**Stated problem:**
Every line of the material is to be repeated exactly as it stands.

● ● ● ● ● ● ●

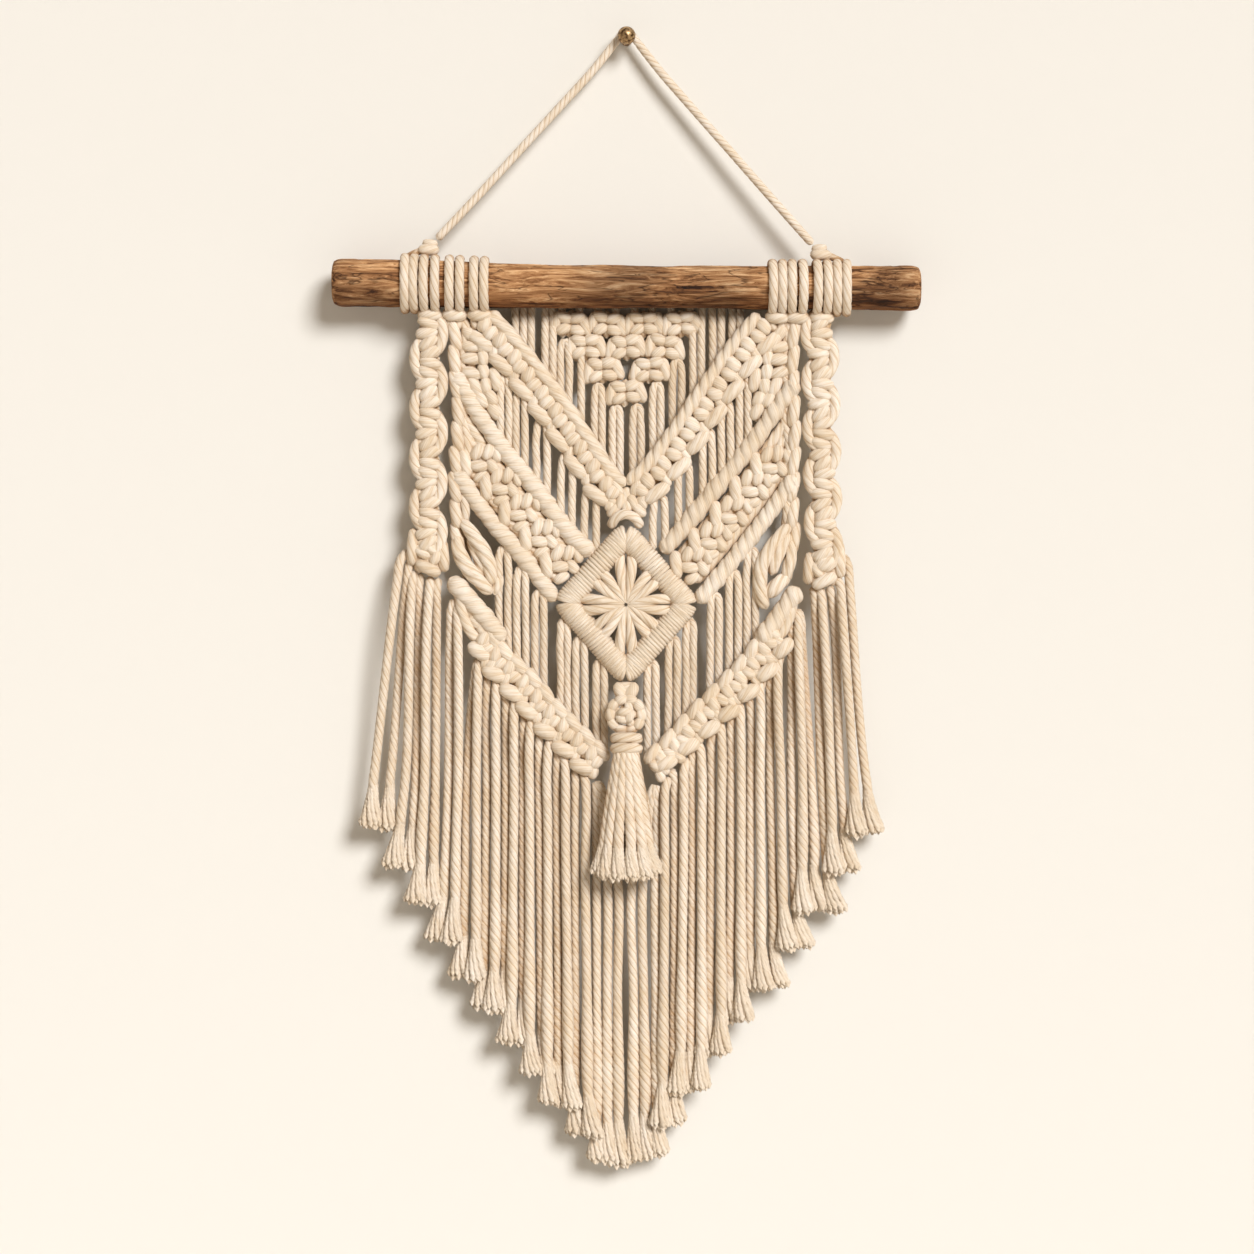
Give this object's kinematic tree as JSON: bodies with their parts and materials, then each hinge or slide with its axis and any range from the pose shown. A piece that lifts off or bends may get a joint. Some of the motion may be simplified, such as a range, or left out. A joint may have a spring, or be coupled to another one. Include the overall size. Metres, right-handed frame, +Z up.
{
  "type": "macrame wall hanging on a wooden rod with its wall peg",
  "caption": "Knotted cotton wall hanging with chevron bands, a wrapped diamond, a ball tassel and a stepped fringe, hung from a weathered wooden rod on a ball-headed peg.",
  "frame": {"origin": "middle of the peg's flat end, on the wall's surface", "axes": "+Z up the wall, +Y into the wall, +X to the right as seen from the front"},
  "size_m": [0.3288, 0.0415, 0.6388],
  "materials": {
    "rod": "weathered, dry, cracked along the grain",
    "wall_peg": "aged, mottled brown",
    "hanger_cord": "soft three-ply cotton rope",
    "hanger_hitch": "soft three-ply cotton rope",
    "side_braid": "knotted cotton rope",
    "inner_net": "knotted cotton rope",
    "chevron_panel": "knotted cotton rope",
    "diamond_medallion": "wrapped cotton cord",
    "lower_band": "knotted cotton rope with combed-out ends",
    "ball_tassel": "cotton rope with combed-out ends"
  },
  "bodies": {
    "root": {"rod": "rod", "wall_peg": "wall_peg", "hanger_cord": "hanger_cord", "hanger_hitch_left": "hanger_hitch", "hanger_hitch_right": "hanger_hitch", "side_braid_left": "side_braid", "side_braid_right": "side_braid", "inner_net": "inner_net", "chevron_panel": "chevron_panel", "diamond_medallion": "diamond_medallion", "lower_band_left": "lower_band", "lower_band_right": "lower_band", "ball_tassel": "ball_tassel"}
  },
  "joints": []
}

● ● ● ● ● ● ●

**Expected answer:**
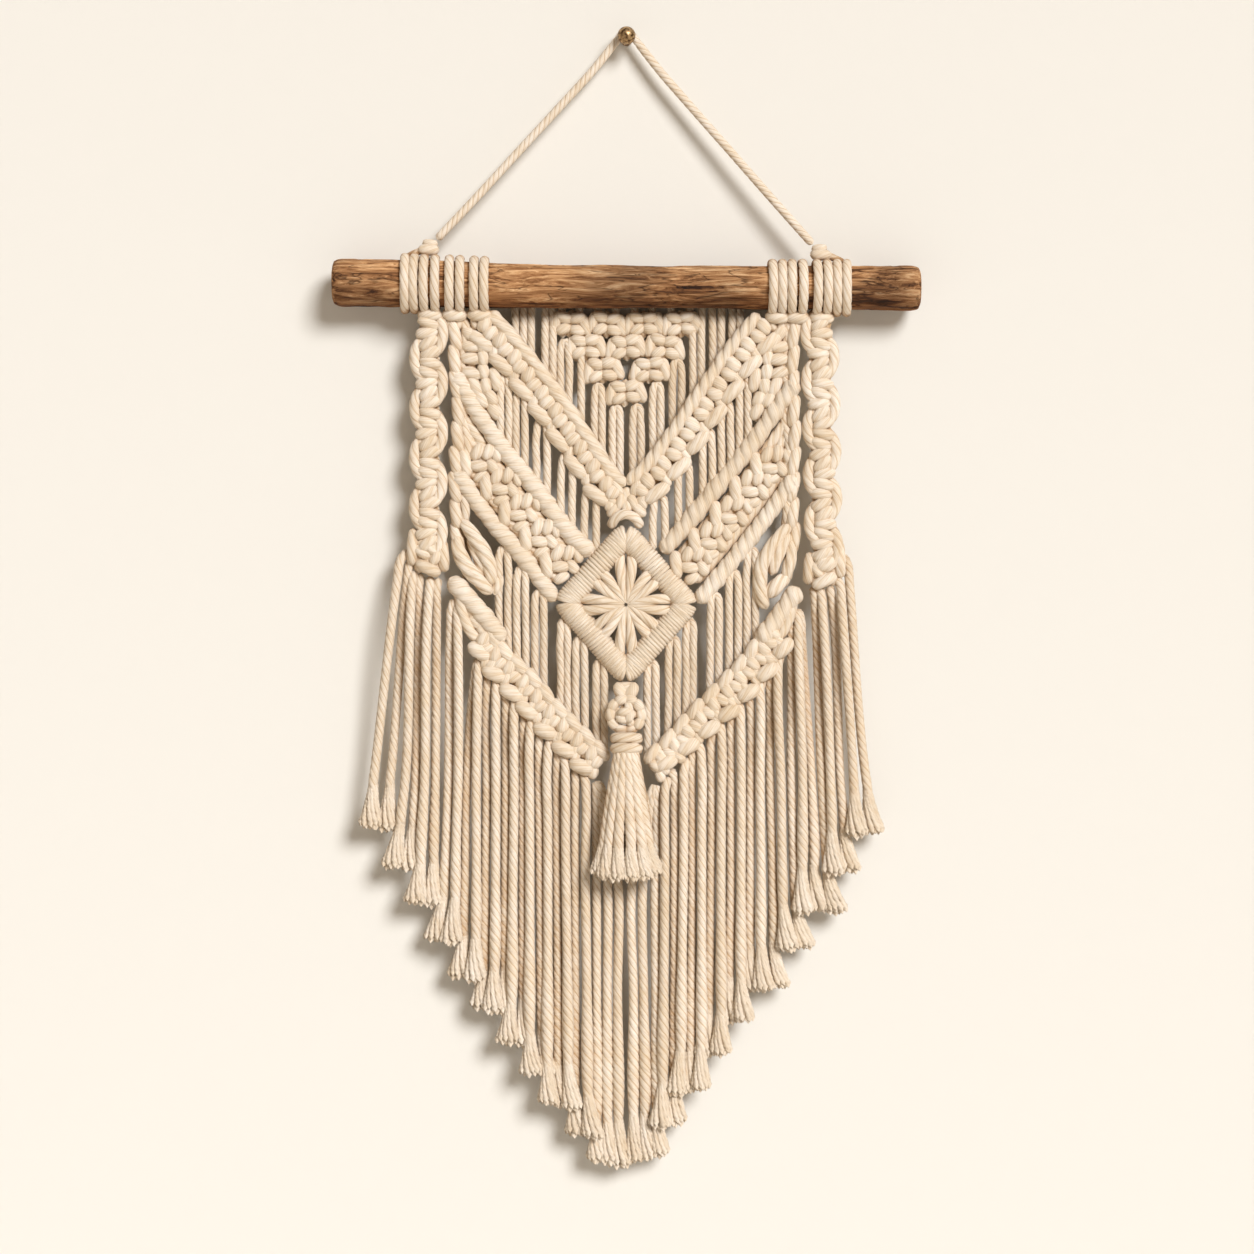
Give this object's kinematic tree as JSON: bodies with their parts and materials, then each hinge or slide with its axis and any range from the pose shown. A piece that lifts off or bends may get a joint. Some of the motion may be simplified, such as a range, or left out. A joint may have a spring, or be coupled to another one. Include the overall size. Metres, right-handed frame, +Z up.
{
  "type": "macrame wall hanging on a wooden rod with its wall peg",
  "caption": "Knotted cotton wall hanging with chevron bands, a wrapped diamond, a ball tassel and a stepped fringe, hung from a weathered wooden rod on a ball-headed peg.",
  "frame": {"origin": "middle of the peg's flat end, on the wall's surface", "axes": "+Z up the wall, +Y into the wall, +X to the right as seen from the front"},
  "size_m": [0.3288, 0.0415, 0.6388],
  "materials": {
    "rod": "weathered, dry, cracked along the grain",
    "wall_peg": "aged, mottled brown",
    "hanger_cord": "soft three-ply cotton rope",
    "hanger_hitch": "soft three-ply cotton rope",
    "side_braid": "knotted cotton rope",
    "inner_net": "knotted cotton rope",
    "chevron_panel": "knotted cotton rope",
    "diamond_medallion": "wrapped cotton cord",
    "lower_band": "knotted cotton rope with combed-out ends",
    "ball_tassel": "cotton rope with combed-out ends"
  },
  "bodies": {
    "root": {"rod": "rod", "wall_peg": "wall_peg", "hanger_cord": "hanger_cord", "hanger_hitch_left": "hanger_hitch", "hanger_hitch_right": "hanger_hitch", "side_braid_left": "side_braid", "side_braid_right": "side_braid", "inner_net": "inner_net", "chevron_panel": "chevron_panel", "diamond_medallion": "diamond_medallion", "lower_band_left": "lower_band", "lower_band_right": "lower_band", "ball_tassel": "ball_tassel"}
  },
  "joints": []
}